Things don’t work the same way, of course, in Senate or Presidential elections, but has long as the House GOP stay attached to their conservative base they will continue to play the role they’ve been playing since January. Right now, compromise is a bad word among the conservative base and tax increases are seen as evil incarnate. Hence, you see the House GOP acting like they control the Senate and the White House as well, and asserting, at least in public, that they aren’t really interested in compromising with the opposing.
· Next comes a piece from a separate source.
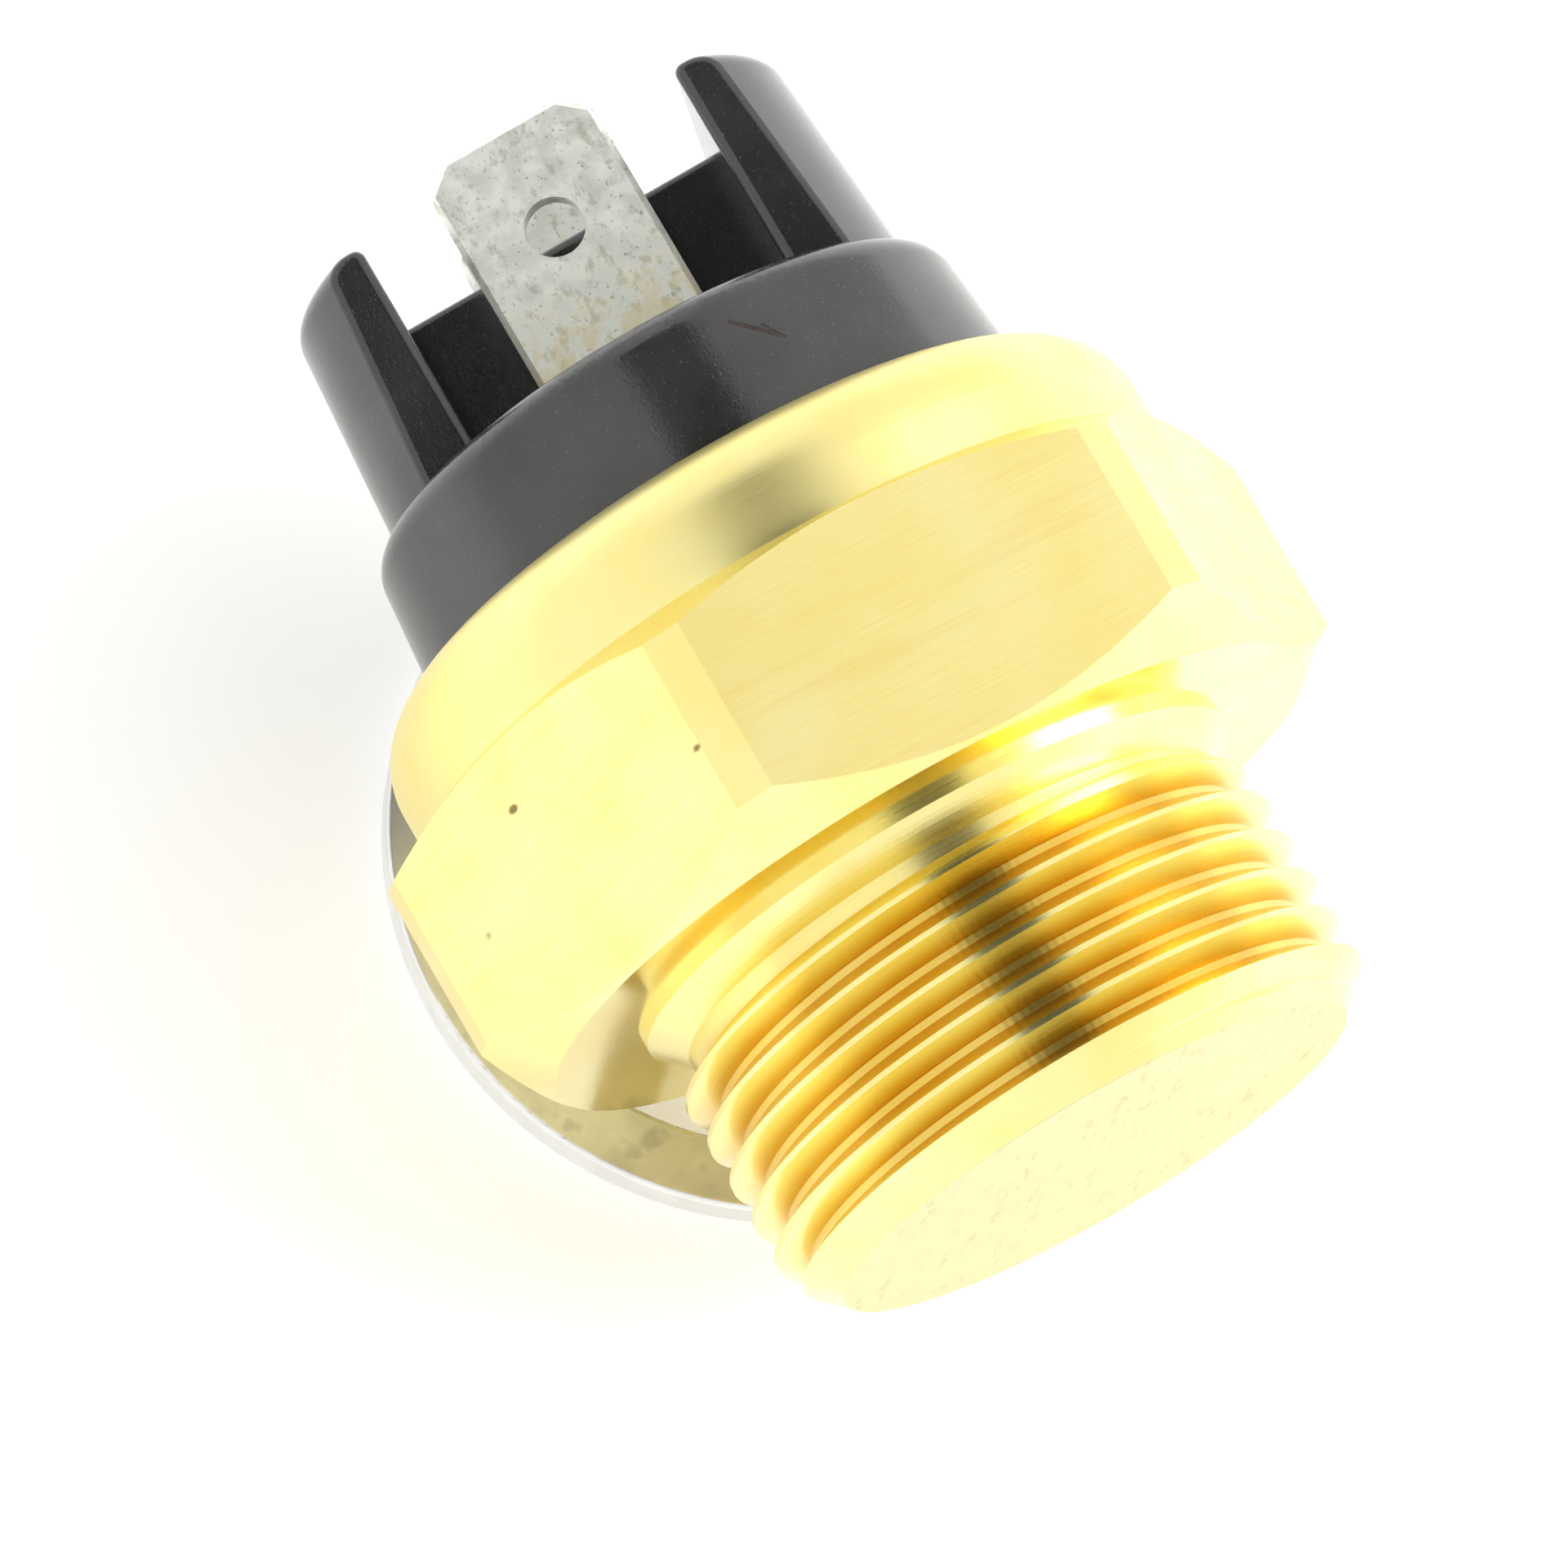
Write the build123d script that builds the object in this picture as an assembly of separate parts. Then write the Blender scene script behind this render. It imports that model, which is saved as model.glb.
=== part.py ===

That may be smart politics, but it isn’t smart governing.
John Sides at The Monkey Cage tends to disagree with Silver and points to other factors that influence Republican representatives:
Here’s a more important caveat: Republican members of Congress are more conservative than Republican voters. In fact, representatives from both parties are more ideologically extreme than voters in their parties. That’s the conclusion of a recently published paper by Joseph Bafumi and Michael Herron (gated; ungated). In their study of the 109th and 110th Congresses, they use a large national survey that asked voters their positions on key roll call votes taken in Congress. Thus, Bafumi and Herron can measure the ideologies of voters and members on the same scale. Once they do so, representatives emerge as far more extreme.
(…)
In general, I don’t think we get very far attributing the Republicans’ reluctance to compromise on the budget to what their constituents want. It likely stems much more from the opinions of interest groups and activists, which have become ideologically polarized (pdf) and which play a crucialrole in selecting candidates. Or it stems simply from the ideologies of members themselves. People underestimate how much the behavior of politicians is sincere.
No doubt there are true believers among the House GOP caucus who are, arguably, more conservative than their constituents. Ron Paul and Michele Bachmann come to mind most immediately, and they’ve both been in Congress since before 2010 (in Paul’s case nearly two decades). They likely manage to stay in office because most people vote for their Member of Congress based on what they do for the district as much as, if not more than, their general political ideology. Both Paul and Bachamann have reputations of being fairly aggressive on constituent services issues.
Nonetheless, I don’t think we can discount the impact that the ideological makeup of the GOP electorate can have on the behavior of the caucus, especially when a single deviation from the conservative path will subject them to denunciation from the likes of Rush Limbaugh and Sean Hannity. It makes it hard to do the right thing when making a tough choice means you could end up getting primaried by a more conservative candidate. Whether that’s good for the party, or the country, is another question.